De Gaulle et le BCRA ont tenté de dissuader l’officier de marine tant l’entreprise était périlleuse.

Mais le 25 décembre, jour de Noël, d’Estienne d’Orves a établi sa première liaison et annoncé qu’il partait pour Paris.

« Que de vies qui s’offrent ! Que de vies que la guerre va trancher ! »


La journée du mercredi 1er janvier 1941 s’achève et ce n’est que dans la nuit, puis les jours suivants, que les renseignements affluent de France.

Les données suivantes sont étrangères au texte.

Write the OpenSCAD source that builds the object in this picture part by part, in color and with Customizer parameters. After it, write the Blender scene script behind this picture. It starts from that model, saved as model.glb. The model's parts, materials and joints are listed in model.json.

Les rues se sont vidées, le mercredi 1er janvier. Un témoin raconte ce qu’il a vu à Quimper :

« À trois heures moins le quart, les promeneurs se pressent en foule dans toutes les rues. À trois heures moins cinq, il n’y a plus personne et derrière les fenêtres du rez-de-chaussée, de part et d’autre de la rue, des gens font signe aux promeneurs attardés de se hâter et leur montrent l’heure. Après trois heures, les invitations se font plus pressantes et les gestes deviennent menaçants…

« Et à quatre heures, comme à la sortie d’une classe, la foule se précipite en riant et se bousculant de joie dans les rues… »


« Désormais, il est prouvé que ceux qui parlent au nom de la France écrasée et bâillonnée, ce ne sont ni les infâmes journaux, ni les postes de radio contrôlés par l’envahisseur, ni les ministres qui, à Vichy, se disputent les apparences du pouvoir.

« Ceux qui parlent au nom de la France, ce sont les Français Libres. »


Ainsi s’exprime de Gaulle, le jeudi 9 janvier 1941.

Il sait que les résistants qui agissent en France, au péril de leur vie, trouvent que ce « plébiscite du silence » est une manifestation bien passive.

Mais c’est une manière d’exprimer qu’il existe une autre voie que celle de l’abandon et du désespoir.

Que la France n’est pas représentée par les collaborateurs qui acceptent que les Allemands raflent dans la zone occupée des jeunes hommes, pour compléter les convois d’« ouvriers volontaires » au travail en Allemagne.

Que la France n’est pas représentée par les ministres de Vichy qui livrent aux Allemands des antinazis qui ont fui le régime de Hitler et ont cru trouver le salut en France.


Ce sont ces refus que manifestait le plébiscite du silence.

Le 1er janvier 1941 est bien l’« heure d’espérance ».